Please rename your `geometry.js`, `spectral-conformal-parameterization.js` and `solvers.js` files to `geometry.txt`, `spectral-conformal-parameterization.txt` and `solvers.txt` (respectively) and put them in a **single zip file** called solution.zip. These files **and** your solution to the written exercises should be submitted together in a **single email** to Geometry.Collective@gmail.com with the subject line **DDG19A4**.

## Lecture 20: Discrete Conformal Geometry

In this lecture we’ll attempt to translate several smooth characterizations of conformal maps into the discrete setting. We’ll also see how each of these attempts leads to a different class of computational algorithms, with different trade offs. Although conformal maps are often associated with angle preservation, we’ll see that preserving angles at the discrete level results in a theory that is far to *rigid*: i.e., it does not capture any of the interesting structure of smooth conformal geometry. Instead, we’ll see how less-obvious starting points (such as patterns of circles, or preservation of *length cross ratios*) lead to some deep and beautiful connections between the classic smooth picture, and the discrete, combinatorial picture.

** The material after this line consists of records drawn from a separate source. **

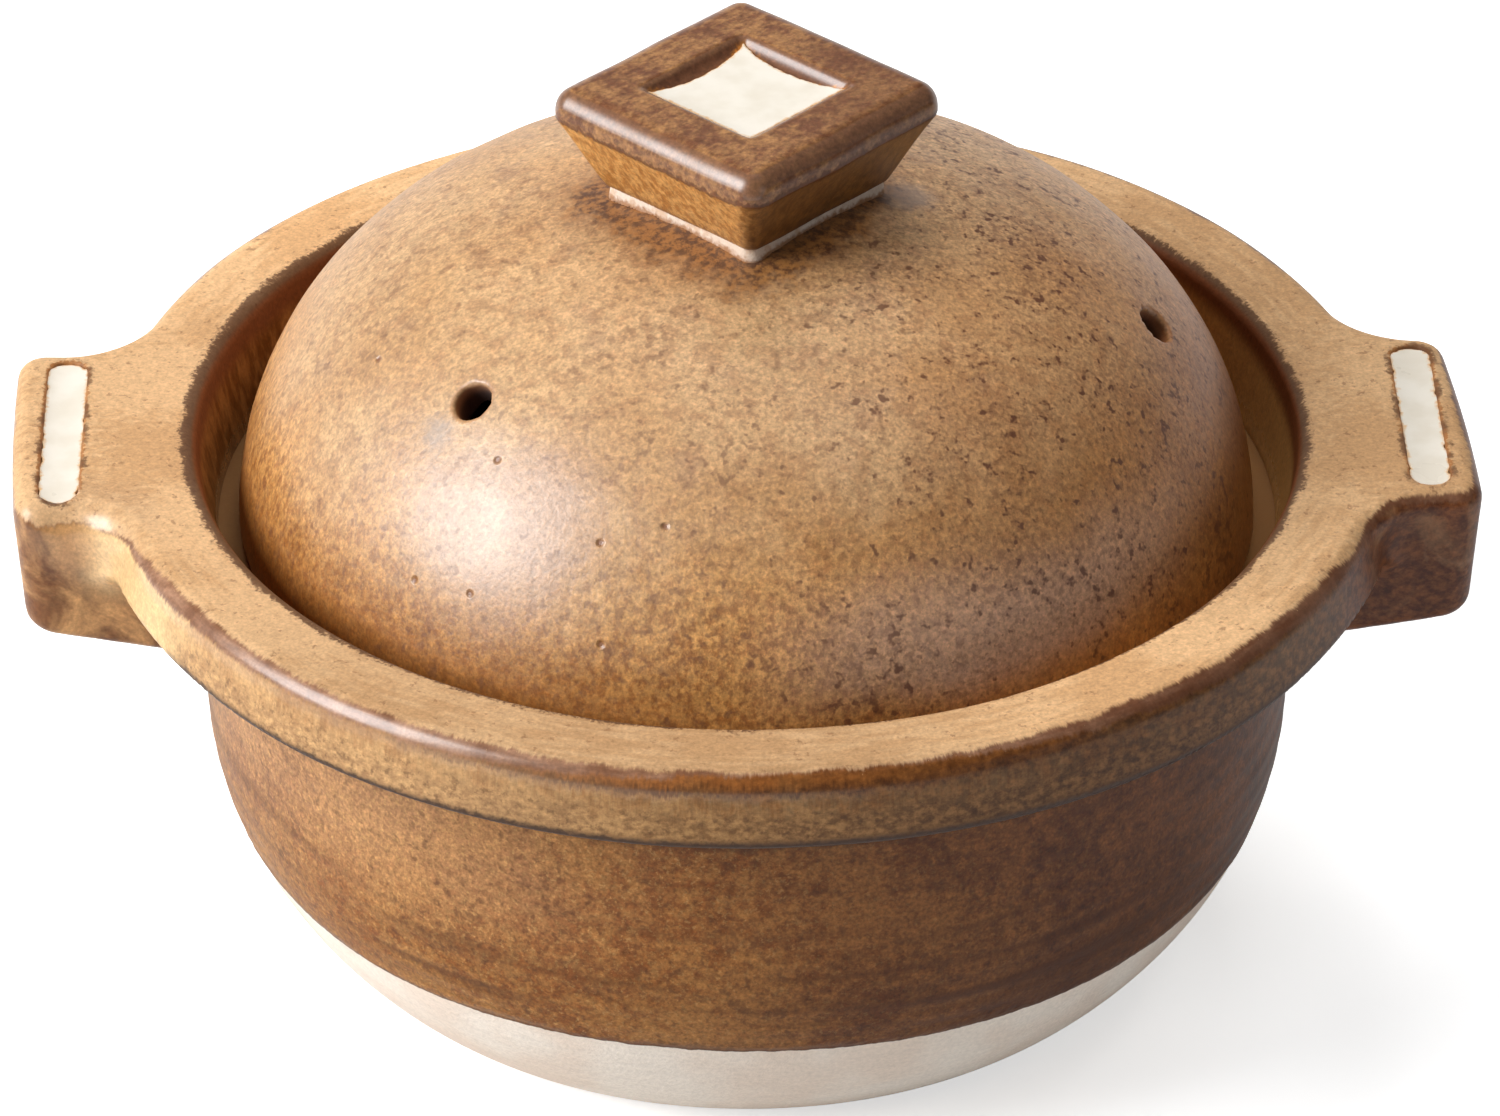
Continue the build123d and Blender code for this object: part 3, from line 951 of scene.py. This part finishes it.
def sand_glaze():
    """The brim and the lugs: sand on top, broken by the edges, and brown on the upright faces."""
    g = Glaze("sand_glaze", IOR=1.38, Coat_Roughness=0.24)
    rim = g.mark("rim", "Vector")
    down = g.less(brim_top, g.z)
    lug = g.rise(g.aside(), lug_from, lug_full)
    teeth = g.noise(0.8, 2, vector=g.shift(rim, g.stretch(g.place, 0.15)), seed=2)
    sway = g.noise(9, 3, 0.5, vector=rim, seed=4)
    patch = g.noise(30, 2, 0.5, seed=5)
    inward = g.node("CombineXYZ", {2: g.mark("inset")}).outputs[0]
    lines = g.noise(1.6, vector=g.shift(g.stretch(rim, 0.12), inward), seed=6)
    cloth = g.noise(1.6, squash=(0.5, 1, 1), seed=7)
    lines = g.add(g.times(lines, g.less(1, lug)), g.times(cloth, lug))
    sand_share = g.add(g.times(lines, 0.4), g.times(patch, 0.6))
    sand = g.blend(sand_share, 0.42, 0.58, (190, 148, 104), (207, 167, 123))
    front = g.rise(g.y, -40, -100)
    darker = g.times(front, g.rise(g.x, 60, 10), 0.12)
    lighter = g.add(g.times(front, g.rise(g.x, 20, 80), 0.14), g.times(g.rise(g.x, -60, -110), 0.05))
    lighter = g.add(lighter, g.times(g.rise(g.y, 30, 90), g.rise(g.x, 0, -60), 0.25))
    g.colour = g.scaled(sand, g.add(1, lighter, g.times(darker, -1)))
    g.paint((124, 84, 56), g.rise(g.noise(1.9, 3, 0.65, seed=8), 0.6, 0.7), 0.55)
    border, depth = brim_edge_layers(g, down, lines, sway, teeth)
    wall = mouth_layers(g, sway)

    white = g.add(g.mark("white"), g.ragged(1, 3, 13, detail=2))
    on_top = g.rise(down, 2.6, 1.6)
    g.paint((160, 102, 52), g.rise(white, 0.9, 0.4), on_top, 0.85)
    browned = g.rise(g.noise(9, 3, 0.55, seed=14), 0.46, 0.56)
    g.paint((98, 64, 42), g.rise(white, 1.7, 1), browned, on_top, 0.75)

    relief = grained(g, 0.6, 16)
    # Small bright spots near the outer edge: painted glints, with a little bump.
    near_edge = g.times(g.between(depth, 0.6, 3.4, 0.5), g.rise(patch, 0.4, 0.55))
    painted_glints = g.times(g.rise(g.noise(0.8, 2, 0.7, seed=15), 0.68, 0.74), near_edge)
    g.paint((240, 196, 140), painted_glints, 0.8)
    rough = g.add(g.less(0.55, g.add(g.times(border, 0.2), g.times(wall, 0.1))), g.swing(lines, 0.1))
    height = g.add(relief, g.times(lines, 0.05), g.times(teeth, 0.02), g.times(painted_glints, 0.1))
    on_edge = g.times(border, g.rise(depth, -6.5, -4.5), g.rise(g.x, 40, -10))
    on_flare = g.rise(g.distance((*flare_place, brim_top - 3)), 18, 10)
    return g.finish(rough, height, coat=g.most(g.times(on_edge, 0.8), on_flare))


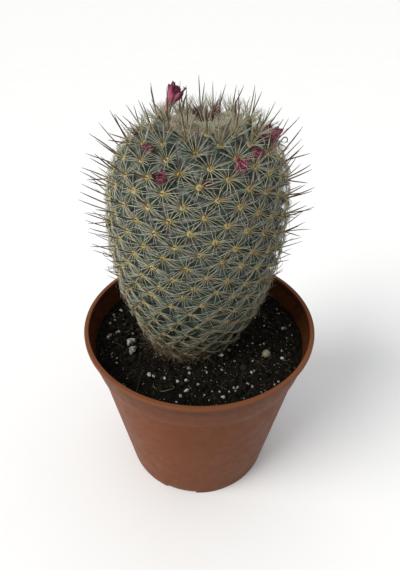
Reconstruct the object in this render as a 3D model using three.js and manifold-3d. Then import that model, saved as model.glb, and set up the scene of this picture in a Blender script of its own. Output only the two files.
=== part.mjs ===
// Club-shaped cactus in a round nursery pot. Millimetres, +Z up, origin at the centre of the pot's foot,
// front towards -Y. The stem carries its tubercles on one golden-angle spiral.
import * as THREE from 'three';
import Module from 'manifold-3d';
import { ConvexHull } from 'three/addons/math/ConvexHull.js';
import { mergeVertices } from 'three/addons/utils/BufferGeometryUtils.js';

const wasm = await Module();
wasm.setup();

// ---- Driving dimensions: pot ----
const POT_HEIGHT = 88.2;
const POT_RIM_RADIUS = 52.5;
const POT_BASE_RADIUS = 37.8;
const POT_WALL = 1.2;
const LIP_WIDTH = 2.0;
const LIP_HEIGHT = 2.2;
const LIP_OVERHANG = 0.6;
const BAND_HEIGHT = 15.9;
const BAND_TAPER = 3.0;
const BAND_STEP = 0.8;
const FOOT_HEIGHT = 3.6;
const FOOT_WIDTH = 2.0;
const FLOOR_THICKNESS = 1.4;
const EDGE_ROUND = 0.5;
const NOTCH_COUNT = 4;
const NOTCH_WIDTH = 15;
const NOTCH_HEIGHT = 1.4;
const NOTCH_START_DEG = -102;
const DRAIN_COUNT = 8;
const DRAIN_RADIUS = 3.5;
const DRAIN_RING_RADIUS = 24;
const DRAIN_CENTRE_RADIUS = 5;
const POT_SEGMENTS = 64;

// ---- Driving dimensions: soil ----
const SOIL_BELOW_RIM = 10.6;
const SOIL_SWELL = 0.5;
const SOIL_SEGMENTS = 40;
const GAP = 0.3;
const GAP_ON_SOIL = 0.45;

// ---- Driving dimensions: stem ----
const STEM_HEIGHT = 97.7;
const STEM_RADIUS = 35;
const NECK_RADIUS = 21.2;
const CROWN_DIP = 1.7;
const STEM_X = -3.3;
const STEM_Y = 4.7;
const STEM_LEAN = 0.025;
const CROWN_SHIFT = 2.3;
const CROWN_SHIFT_START = 60;
const CROWN_SHIFT_POWER = 5;
const TUBERCLE_HEIGHT = 5;
const TUBERCLE_AREA = 53.75;
const SPIRAL_DEG = 137.4926;
const SPIRAL_START_DEG = 68.25;
const SPIRAL_START_AREA = 145.9;
const CROWN_GROWTH = 15;
const CROWN_FIRST = -16;
const LOWEST_TUBERCLE = 3;
const ROOT_DEPTH = 30;
const ROOT_TIP_RADIUS = 6;
const ROOT_SEGMENTS = 24;
const FLOWER_LIFT = 0.6;
const BUD_LIFT = 1.7;
const SPINE_LENGTH = 12;
const SPINE_RADIUS = 0.4;
const SPINE_LAST = 44;
const SPINE_STEP = 2;
const SPINE_ROOM = 1.2;

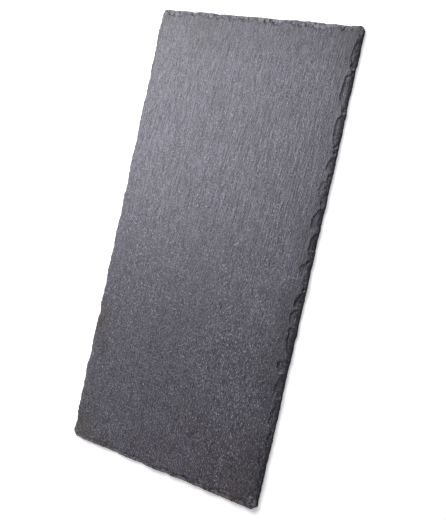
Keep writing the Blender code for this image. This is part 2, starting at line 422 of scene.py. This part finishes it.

## Lecture 19: Conformal Geometry

A basic task in geometric algorithms is finding *mappings* between surfaces, which can be used to transfer data from one place to another. A particularly nice class of algorithms (both from a mathematical and computational perspective) are *conformal* mappings, which preserve angles between vectors, and are generally very well-behaved. In this lecture we’ll take a look at smooth characterizations of conformal maps, which will ultimately inspire the way we talk about conformal maps in the discrete/computational setting.